A MAN foolishly asked his parents who rarely drink alcohol to buy a bottle of wine after forgetting they would fuck it up.

While visiting his parents, Tom Logan asked them to pick up “a bottle of Merlot or just any red wine for about a fiver”, not realising the chaos this nigh-on impossible task would bring.

Sales manager Logan said: “After doing some gardening for the folks I thought it would be relaxing to have a few of glasses of wine. How fucking wrong was I.

“First I got a call from Mum on her mobile saying Sainsbury’s didn’t sell wine. I said I was sure they did, and eventually worked out they were in the soft drinks and cordial aisle.

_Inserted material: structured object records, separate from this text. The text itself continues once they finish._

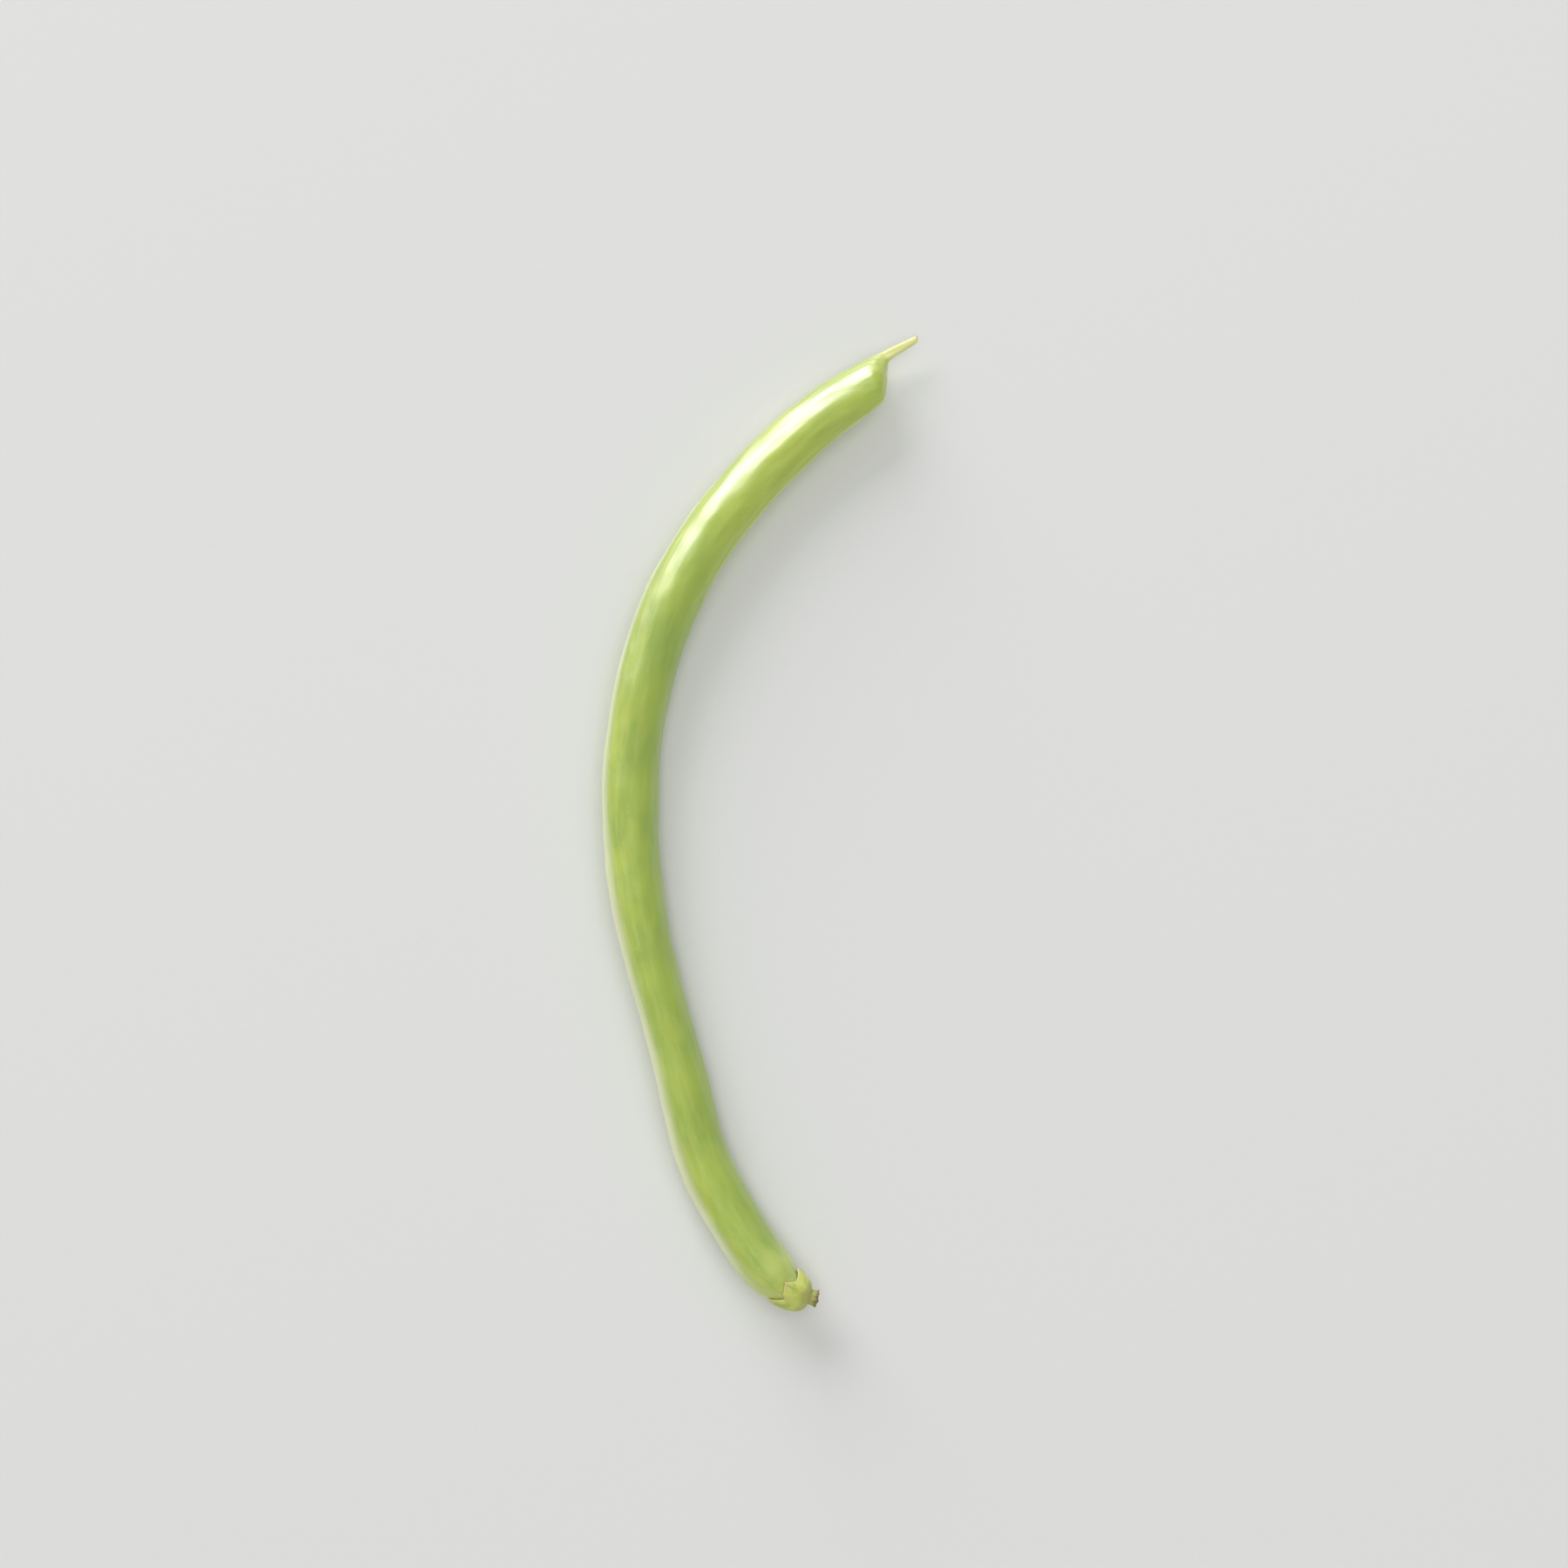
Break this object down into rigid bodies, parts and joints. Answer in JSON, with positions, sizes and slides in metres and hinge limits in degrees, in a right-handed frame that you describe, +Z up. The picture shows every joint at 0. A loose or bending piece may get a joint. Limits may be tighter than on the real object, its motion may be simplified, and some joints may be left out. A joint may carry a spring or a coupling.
{
  "type": "green bean",
  "caption": "One bowed green bean pod lying on its side, with a thin beak at its tip and a pale calyx and snapped stalk at its stem end.",
  "frame": {"origin": "bottom centre of the bean's box, on the surface that the bean lies on", "axes": "+Y along the bean's chord, towards the beaked tip; +Z up; the bean bows towards -X"},
  "size_m": [0.0458, 0.1416, 0.0083],
  "materials": {
    "pod": "satin",
    "calyx": "matte",
    "stalk": "matte"
  },
  "bodies": {
    "root": {"pod": "pod", "calyx": "calyx", "stalk": "stalk"}
  },
  "joints": []
}
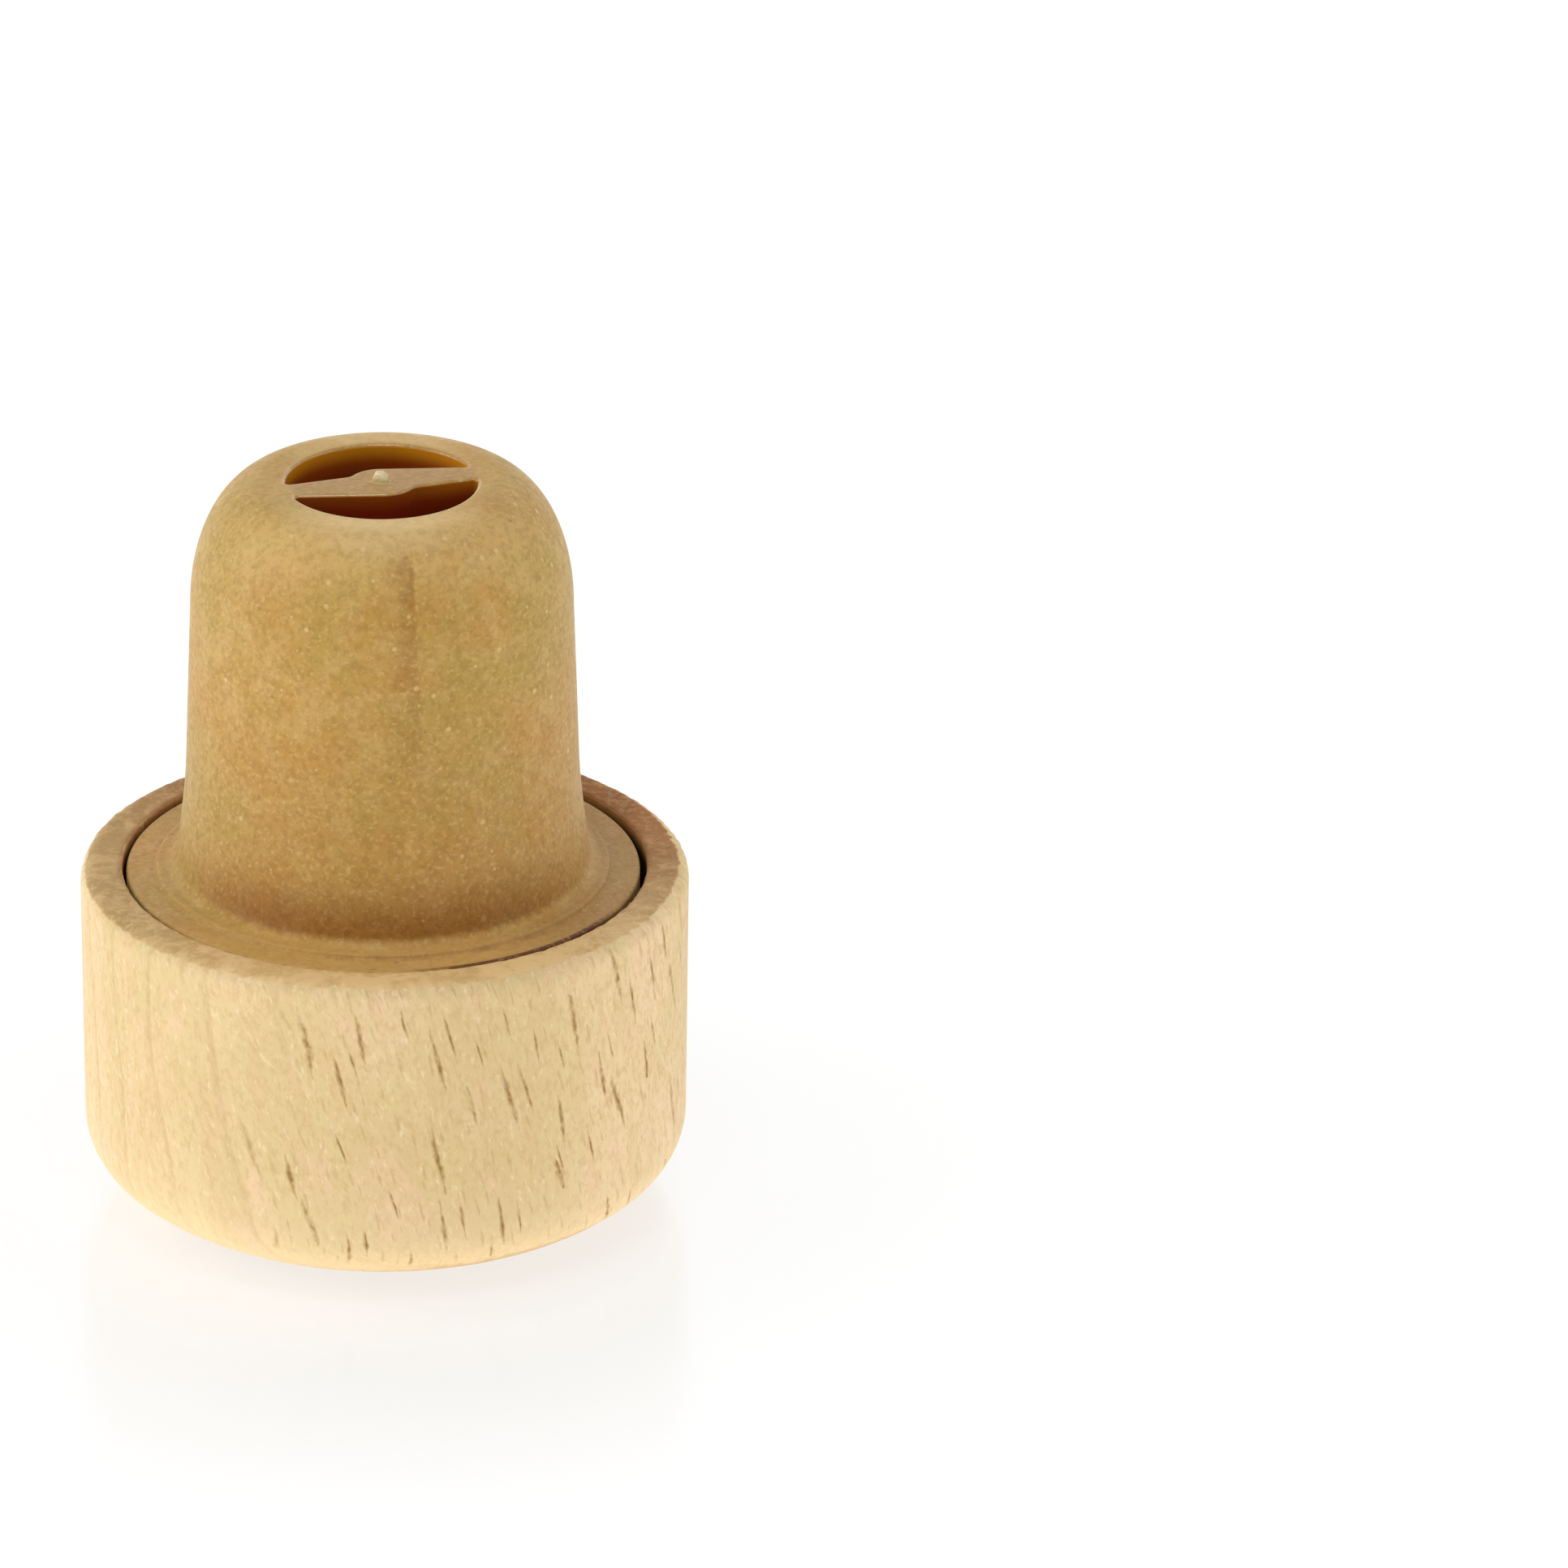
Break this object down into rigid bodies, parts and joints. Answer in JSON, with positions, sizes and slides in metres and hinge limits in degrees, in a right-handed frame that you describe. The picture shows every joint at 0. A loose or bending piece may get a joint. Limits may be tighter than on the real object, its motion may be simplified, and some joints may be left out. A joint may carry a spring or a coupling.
{
  "type": "bottle stopper",
  "caption": "Bottle stopper: turned wooden head with a rounded face, and a tapered moulded cork whose flange is sunk in the head and whose end is hollowed beside a web.",
  "frame": {"origin": "centre of the head's flat face, which the stopper stands on", "axes": "+Z along the stopper's axis, from the head's face to the mouth of the cork; the web crosses the mouth roughly along X"},
  "size_m": [0.0304, 0.0304, 0.0389],
  "materials": {
    "wood": "bare sanded pale hardwood with fine dark pores, end grain on the face and the rim",
    "moulded_cork": "matte tan moulded elastomer with a fine paler speckle"
  },
  "bodies": {
    "root": {"wooden_head": "wood", "synthetic_cork": "moulded_cork"}
  },
  "joints": []
}
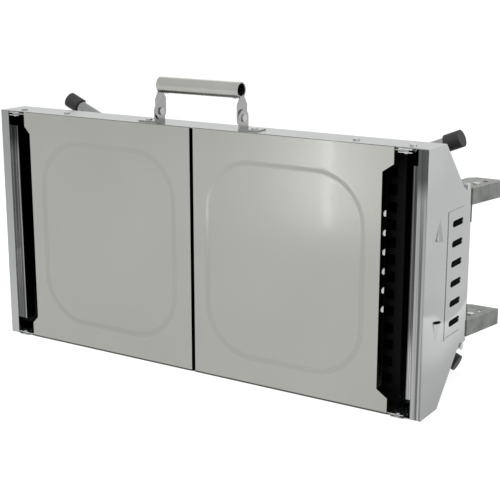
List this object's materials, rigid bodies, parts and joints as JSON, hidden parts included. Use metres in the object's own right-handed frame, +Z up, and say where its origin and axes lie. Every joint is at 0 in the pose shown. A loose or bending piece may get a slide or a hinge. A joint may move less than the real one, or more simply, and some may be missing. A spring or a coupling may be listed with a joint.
{
  "type": "folding charcoal grill",
  "caption": "Folding charcoal grill of sheet steel, folded on its long side, with hinged lids, crossed folding legs and a carrying handle.",
  "frame": {"origin": "centre of the lower rim wall's resting face, with the folded grill standing on its long side", "axes": "+X along the length, +Y from the lids towards the legs, +Z up"},
  "size_m": [0.628, 0.192, 0.354],
  "materials": {
    "lid_steel": "satin polish with soft reflections",
    "wall_steel": "bright polish",
    "panel_steel": "bright polish",
    "burnt_steel": "dark, unpolished",
    "black_enamel": "matt black",
    "galvanised": "galvanised, dull",
    "fastener_steel": "bright zinc",
    "leg_tube": "chrome",
    "cap_rubber": "matt black",
    "grip_tube": "fine brushed round the tube",
    "handle_strap": "polished"
  },
  "bodies": {
    "firebox": {"bottom_plate": "burnt_steel", "charcoal_tray": "black_enamel", "coal_grate": "black_enamel", "cooking_grate_left": "black_enamel", "cooking_grate_right": "black_enamel", "end_panel_left": "panel_steel", "end_panel_right": "panel_steel", "end_rivets_left": "fastener_steel", "end_rivets_right": "fastener_steel", "floor_rivets": "fastener_steel", "grate_ledge_bottom": "burnt_steel", "grate_ledge_top": "burnt_steel", "handle_bracket_left": "handle_strap", "handle_bracket_right": "handle_strap", "handle_bracket_rivet_left": "fastener_steel", "handle_bracket_rivet_right": "fastener_steel", "handle_pivot_left": "fastener_steel", "handle_pivot_right": "fastener_steel", "hinge_clip_left_bottom": "fastener_steel", "hinge_clip_left_top": "fastener_steel", "hinge_clip_right_bottom": "fastener_steel", "hinge_clip_right_top": "fastener_steel", "hinge_pin_left_bottom": "fastener_steel", "hinge_pin_left_top": "fastener_steel", "hinge_pin_right_bottom": "fastener_steel", "hinge_pin_right_top": "fastener_steel", "inner_rail_left": "panel_steel", "inner_rail_right": "panel_steel", "leg_bracket_high_left": "galvanised", "leg_bracket_high_right": "galvanised", "leg_bracket_low_left": "galvanised", "leg_bracket_low_right": "galvanised", "leg_pin_high_left": "fastener_steel", "leg_pin_high_right": "fastener_steel", "leg_pin_low_left": "fastener_steel", "leg_pin_low_right": "fastener_steel", "long_wall_bottom": "wall_steel", "long_wall_top": "wall_steel", "wall_rivets": "fastener_steel"},
    "lid_right": {"lid_ear_right_bottom": "lid_steel", "lid_ear_right_top": "lid_steel", "lid_right": "lid_steel"},
    "lid_left": {"lid_ear_left_bottom": "lid_steel", "lid_ear_left_top": "lid_steel", "lid_left": "lid_steel"},
    "handle": {"grip_rivet_left": "fastener_steel", "grip_rivet_right": "fastener_steel", "handle_arm_left": "handle_strap", "handle_arm_right": "handle_strap", "handle_grip": "grip_tube"},
    "legs_right": {"cross_bolt_right": "fastener_steel", "foot_cap_right_falling": "cap_rubber", "foot_cap_right_rising": "cap_rubber", "leg_right_falling": "leg_tube", "leg_right_rising": "leg_tube"},
    "legs_left": {"cross_bolt_left": "fastener_steel", "foot_cap_left_falling": "cap_rubber", "foot_cap_left_rising": "cap_rubber", "leg_left_falling": "leg_tube", "leg_left_rising": "leg_tube"}
  },
  "joints": [
    {"name": "lid_right_hinge", "type": "hinge", "parent": "firebox", "child": "lid_right", "pos_m": [0.274, -0.0225, 0.15], "axis": [0, 0, 1], "range_deg": [0, 180]},
    {"name": "lid_left_hinge", "type": "hinge", "parent": "firebox", "child": "lid_left", "pos_m": [-0.274, -0.0225, 0.15], "axis": [0, 0, -1], "range_deg": [0, 180]},
    {"name": "handle_pivot", "type": "hinge", "parent": "firebox", "child": "handle", "pos_m": [0, -0.0025, 0.313], "axis": [1, 0, 0], "range_deg": [-90, 90]},
    {"name": "legs_right_fold", "type": "hinge", "parent": "firebox", "child": "legs_right", "pos_m": [0.29424, 0.1275, 0.152], "axis": [0, 0, -1], "range_deg": [0, 90]},
    {"name": "legs_left_fold", "type": "hinge", "parent": "firebox", "child": "legs_left", "pos_m": [-0.29774, 0.1455, 0.152], "axis": [0, 0, 1], "range_deg": [0, 99]}
  ],
  "couplings": [
    {"joint": "legs_left_fold", "follows": "legs_right_fold", "ratio": 1.1}
  ]
}
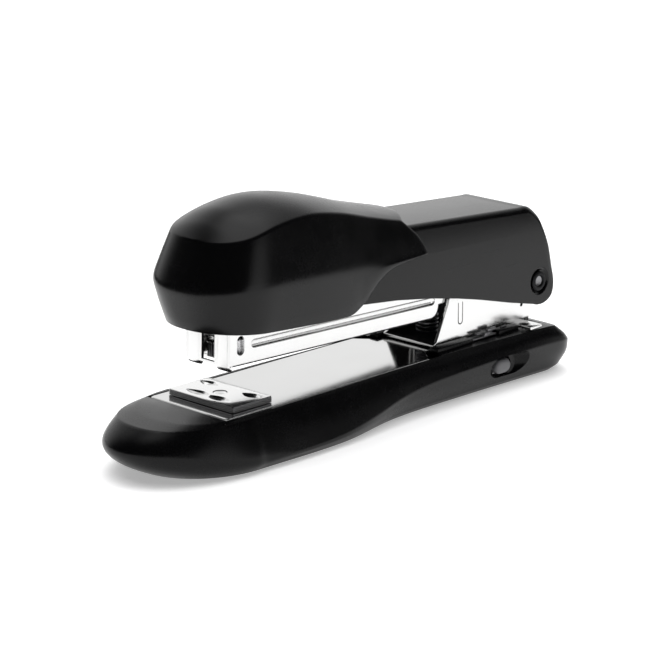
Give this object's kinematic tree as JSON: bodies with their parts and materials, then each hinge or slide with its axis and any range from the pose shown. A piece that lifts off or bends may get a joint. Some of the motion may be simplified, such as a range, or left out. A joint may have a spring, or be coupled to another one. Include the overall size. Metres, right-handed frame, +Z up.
{
  "type": "desk stapler",
  "caption": "Desk stapler with a black moulded base and grip, a tilting steel magazine, a turning anvil and side release buttons.",
  "frame": {"origin": "centre of the bounding box at the base's underside, where the stapler stands on a desk", "axes": "+X to the rear pin, -X to the nose where the staple comes out, +Z up, +Y to the stapler's right side seen from the rear"},
  "size_m": [0.1463, 0.0372, 0.0606],
  "materials": {
    "base_plastic": "satin moulded black plastic",
    "hood_plastic": "satin moulded black plastic, fine texture",
    "handle_paint": "satin black enamel on steel",
    "bright_steel": "polished nickel plated steel",
    "anvil_steel": "polished steel with darker cut edges",
    "spring_steel": "spring steel",
    "staple_wire": "galvanised wire",
    "pusher_plastic": "black plastic",
    "button_plastic": "grey plastic",
    "pad_rubber": "matt rubber"
  },
  "bodies": {
    "base": {"base_housing": "base_plastic", "base_plate": "bright_steel", "anvil_spring": "spring_steel", "bracket": "bright_steel", "base_screw_front": "spring_steel", "base_screw_rear": "spring_steel", "deck_cover": "base_plastic", "latch_clip_left": "spring_steel", "latch_clip_right": "spring_steel", "front_pad": "pad_rubber", "rear_pad": "pad_rubber", "button_spring_left": "spring_steel", "button_spring_right": "spring_steel", "lift_spring": "spring_steel", "main_pin": "bright_steel", "pivot_washer_left": "bright_steel", "pivot_washer_right": "bright_steel"},
    "anvil_turntable": {"anvil": "anvil_steel", "anvil_rivet": "anvil_steel"},
    "magazine": {"magazine_channel": "bright_steel", "staple_rail": "bright_steel", "staple_strip": "staple_wire", "follower_rod": "spring_steel", "pusher_spring": "spring_steel", "return_spring": "spring_steel", "spring_bridge": "spring_steel"},
    "pusher_slider": {"pusher": "pusher_plastic"},
    "handle": {"handle_arm": "handle_paint", "hood": "hood_plastic", "driver_blade": "spring_steel", "blade_rivet_left": "spring_steel", "blade_rivet_right": "spring_steel"},
    "button_left": {"release_button_left": "button_plastic"},
    "button_right": {"release_button_right": "button_plastic"}
  },
  "joints": [
    {"name": "magazine_hinge", "type": "hinge", "parent": "base", "child": "magazine", "pos_m": [0.06195, 0, 0.0243], "axis": [0, 1, 0], "range_deg": [-3.1, 45], "stiffness_Nm_per_rad": 0.35, "springref_deg": 17.19, "deforming": ["lift_spring"]},
    {"name": "handle_hinge", "type": "hinge", "parent": "magazine", "child": "handle", "pos_m": [0.06195, 0, 0.0243], "axis": [0, 1, 0], "range_deg": [-4.4, 90], "stiffness_Nm_per_rad": 0.25, "springref_deg": 14.9, "deforming": ["return_spring"]},
    {"name": "pusher_slide", "type": "slide", "parent": "magazine", "child": "pusher_slider", "axis": [0.9995, 0, -0.0319], "range_m": [0, 0.022], "deforming": ["pusher_spring"]},
    {"name": "anvil_turn", "type": "hinge", "parent": "base", "child": "anvil_turntable", "pos_m": [-0.04065, 0, 0.0133], "axis": [0, 0, 1], "range_deg": [0, 180]},
    {"name": "button_left_press", "type": "slide", "parent": "base", "child": "button_left", "axis": [0, 1, 0], "range_m": [0, 0.0012], "stiffness_N_per_m": 400, "springref_m": -0.001, "deforming": ["button_spring_left"]},
    {"name": "button_right_press", "type": "slide", "parent": "base", "child": "button_right", "axis": [0, -1, 0], "range_m": [0, 0.0012], "stiffness_N_per_m": 400, "springref_m": -0.001, "deforming": ["button_spring_right"]}
  ]
}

“A few minutes later I got another call saying they ‘hadn’t got the wine you wanted’ and they were trying somewhere else. Later I discovered they were looking for a brand called ‘Merlin Wine’.

“Mum said they were going to the wine shop. I said they really didn’t need to but they insisted. Then I realised they meant The Wine Shop, the local corner shop that sells dangerous toys.

“Finally they arrived back all flustered with a bottle of something called ‘Grayson’s Tonic Wine’. I’d never had iodine-flavoured wine before but at least it was alcoholic.

“It tasted of what I imagine long-dead mice do so I put a splash of lemonade in. Then I realised it was 0.5% alcohol and poured the whole lot down the sink.”